Un Condamné à mort s'est échappé

Film : Un Condamné à mort s'est échappé (1956)

Réalisateur : Robert Bresson

Acteurs : François Leterrier (Lieutenant Fontaine), Charles Le Clainche (François Jost), Maurice Beerblock (Blanchet), Roland Monod (Le Pasteur)

Durée : 01:39:00


Un condamné à mort s'est échappé, réalisé par Robert Bresson et sorti en 1956, est une adaptation du récit autobiographique d'André Devigny. Il s'inscrit dans une lignée de films relatant des évasions avérées, comme les célèbres La Grande Évasion (1963) et La Grande Illusion (1937). Tout le scénario repose sur la préparation de l'évasion de la prison vichyste, avec patience, minutie et prudence.

La réalisation est simple voire austère, et cela est riche de sens. Les plans sont presque tous des gros plans : on voit des visages, des coins de murs mais jamais une vue d'ensemble ; une forte impression d'enfermement s'en ressent, le spectateur adopte le point de vue des prisonniers, baissant la tête, ne risquant que très rarement un regard persistant sur l'entourage. Les personnages dialoguent rarement, en s'effleurant, sans vraiment se regarder dans les yeux. Une immersion dans l'univers carcéral à la fois singulier et saisissant. La focalisation interne est maintenue de manière très prolongée, une voix off permettant de traduire les pensées du personnage.

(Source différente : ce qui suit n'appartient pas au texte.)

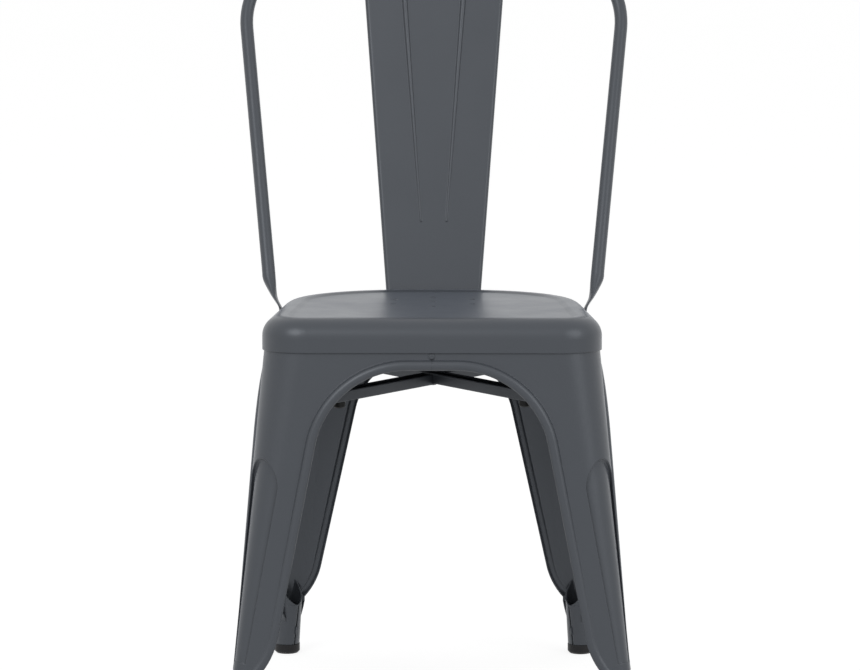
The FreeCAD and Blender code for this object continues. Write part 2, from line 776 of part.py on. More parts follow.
# Foot glides: a round cap under each rolled foot, with a stem that follows the foot's lean
def foot_glide(corner):
    name = f"{corner.name}_glide"
    r = S + "glide_radius"
    cap = turned(
        f"{name}_cap",
        [
            ("0", "0"),
            (f"{r} - sizes.glide_round", "0"),
            (r, S + "glide_round"),
            (r, S + "glide_height"),
            ("0", S + "glide_height"),
        ],
    )
    corner_ring = level_edges(number(S + "glide_round"))
    fillet(cap, f"{name}_edge", "sizes.glide_round / 2", corner_ring)
    x, y = corner.centre(S + "glide_height", S + "foot_radius")
    cap.setExpression("Placement", at(x, y))
    stem = foot_rod(
        corner, f"{name}_stem", "sizes.sheet_wall + sizes.fit_gap / 2",
        "(sizes.glide_height - 1)", "(sizes.glide_height + sizes.glide_stem)",
    )
    return combine("Part::MultiFuse", name, cap, stem)


# Back hoop: one bent tube whose ends are pressed flat and run down outside the seat's skirt
HOOP_CENTRE = "(sizes.hoop_height - sizes.hoop_tube / 2)"
HOOP_LEAN = (
    f"(atan((sizes.hoop_rear - sizes.hoop_base_rear) / ({HOOP_CENTRE} - sizes.hoop_base_height))"
    " / 1 deg)"
)
HOOP_RISE = f"(({HOOP_CENTRE} - sizes.hoop_base_height) / cos({HOOP_LEAN}))"
HOOP_START = f"(sizes.hoop_flat_start / cos({HOOP_LEAN}))"


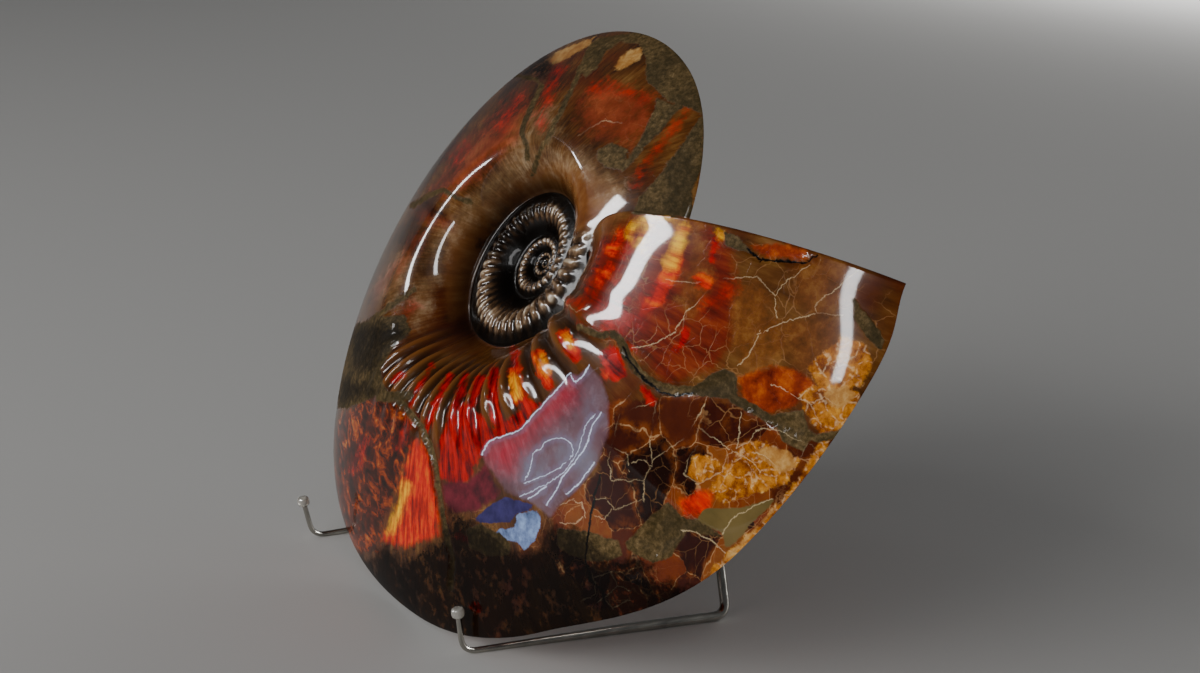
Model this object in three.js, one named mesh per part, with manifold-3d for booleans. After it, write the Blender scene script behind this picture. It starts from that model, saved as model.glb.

Le fond sonore est aussi très finement travaillé, le silence règne et laisse entendre l'angoisse de se faire remarquer. Le héros fabrique des instruments avec les moyens du bord et bricole à longueur de journée, dans la discrétion de sa chambre, dans le silence absolu de la prison : les bruitages des gestes sont alors chargés d'émotion voire de suspense, ici la post synchronisation des sons revêt un caractère significatif. Que dire des bruits de l'évasion ! Le moindre son fait par les prisonniers pendant leur sortie suspend le souffle du spectateur, et les sons de l'extérieur sont autant de moments de répit qui reviennent en leitmotiv. L'art d'instaurer du suspense avec une très grande simplicité !

µUne réalisation très sobre qui réserve ce film aux initiés : le sens se trouve dans les détails, pas de spectacle mais du silence, très peu de péripéties mais des séquences répétitives qui sont le reflet de la vie carcérale.

La musique se fait parfois entendre, exclusivement tirée du Kyrie de la grande messe de Mozart : solennité, force et sacralité s'insinuent ainsi dans des passages clés, et notamment celui de l'évasion. En effet cette évasion n'est pas seulement saluée pour le génie des préparatifs et du plan, c'est aussi un message d'espoir et de détermination. Les longs mois de préparation et les obstacles ne font pas reculer le personnage, et comme faire valoir de son courage d'autres prisonniers refusent de prendre cette chance (ou ce risque). De l'adresse et de la minutie certes, mais un jour il faut se lancer et tout le monde n'a pas les mêmes tripes !

Le courage du personnage est aussi soutenu par ses camarades et notamment un pasteur, qui lui lit un passage de l'évangile selon Saint Jean comprenant la référence à la nécessité de naître une deuxième fois c'est-à-dire de faire mourir le pécheur et de se régénérer dans l'esprit. Ce passage est un passage clé dans la mesure où il donne son sous-titre au film « Le vent souffle où il veut ».

« Le vent souffle où il veut, et tu entends sa voix, mais tu ne sais ni d’où il vient ni où il va. Ainsi en est-il de quiconque est né de l’Esprit. » Jn, 3, 8.

Une façon de dire que l'évasion est aussi le fruit de la grâce, permise par la providence ? Ou de manière plus immanente, que l'homme doit savoir tenter l'impossible armé de sa détermination et de sa ruse et ne pas se résigner face à ses ennemis.